The charge to the design team was to reintegrate the building
with the site as well as to metaphorically recreate an iconic
grand staircase removed decades ago. Most significantly, the
team was to create a new public identity for the museum. That
none of the work impacted the museum's operations was, in
itself, a work of art.
Creating the vision is one thing. Implementing it is quite
another, especially when dealing with a structure past the
century mark, suffering from significant façade deterioration.

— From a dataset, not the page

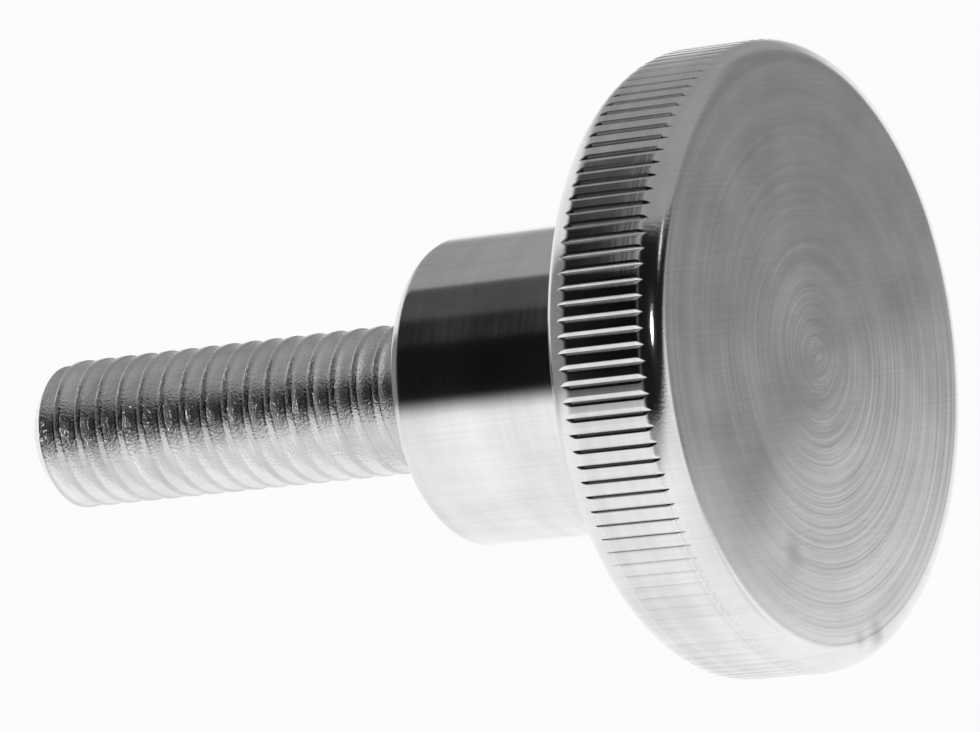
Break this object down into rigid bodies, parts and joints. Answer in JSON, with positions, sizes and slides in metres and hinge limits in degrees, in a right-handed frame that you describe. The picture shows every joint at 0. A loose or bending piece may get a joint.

With that backdrop, construction manager Bovis Lend Lease
LMB Inc. explored strategies for providing temporary shoring
even a year before construction started on the $40 million
job.
Dismissed as impossible or prohibitively expensive by other
contractors, Nabco Construction Services - through extensive
field investigations - finally devised a shoring scheme. Requiring
the cooperation of the steel erector, it called for the installation
of needle beams from below, through the existing floor structure
and within a narrow 24-in. space between the bearing wall
and exterior partition. The plan also called for the sequenced
installation of permanent structural steel so that the temporary
shoring never carried the entire load.
In similarly creative fashion, the team also addressed a
concern that the shoring scheme had created about the stability
of the terra cotta floor structure on the museum's third level.
It opened the floor to allow access to the area, removing
a 3- by 25-ft. section and adding structural steel beams and
vertical supports to the structure. The removal took place
in 4-ft.-long sections in order to avoid destabilizing the
existing terra cotta floor structure. The 24- by 68-in. needle
beams were supported by 8-in.-sq. steel tube columns, 25 ft.
high and .5 in. thick.
That portion involved a sequenced installation scheme with
selective demolition, masonry infill, and grouting. All demolition
work was modified to minimize vibration and water penetration,
which required extensive core drilling and wire sawing work.
Since the masonry and grouting were performed during the cold
winter of 2003, the entire area was enclosed and heated for
proper curing.
Another core element of the job involved underpinning the
six original brick piers that supported the museum's portico
and the adjacent bearing walls at the center. The team chose
a method that treated the row of columns as a large continuous
wall, underpinning in sections. It involved the removal of
19,000 cu. yds. of soil and installation of 477 cu. yds. of
underpinning to construct the structure's new foundation.
The project also included the cleansing and repointing of
the building's old limestone and granite face and restoration
of decorative ironwork, allegorical statutes flanking the
entrance, and more than 30 statues on the building's cornice.
All of that helped to lay the groundwork for installing
the new entryway. While the building had its detractors, the
original grand stairway standing twice as high as the Metropolitan
Museum of Art's entrance had also made it a landmark. Its
removal in the 1930s to increase accessibility rendered the
museum even more fortress-like.
The design team, led by Polshek Partnership Architects, decided
to evoke the grand staircase as a design element, restoring
the original entry sequence while following the complex geometry
of the building and managing those same access issues.
"With a building of this significance, this kind of
project can get extremely complicated," said one juror.
"There is not one straight line in the whole place."
The solution developed by the design team was a new 14,700-sq.-ft.
glass and steel pavilion that shelters the new lobby and serves
as the airy entryway to the building. Outside is a 98,000-sq.-ft.
plaza that includes two water features, an amphitheater, and
a cherry tree grove.
Stepped glass arcs in the pavilion roof also re-create,
in a form, that original McKim Mead stairway. The skylight
consists of five curving rows of glass in a semicircular pattern.
Each row steps down with small, vertical curved-glass panels
connecting each row of water-white laminated glass.
Supporting the arcs is a structural steel and concrete superstructure
constructed to within a .25- to .5-in. tolerance at all locations.
The arcs also integrate traditional shingled skylights found
elsewhere in the building.
As one juror said, "The entryway has turned out to be
very complementary to the existing architecture."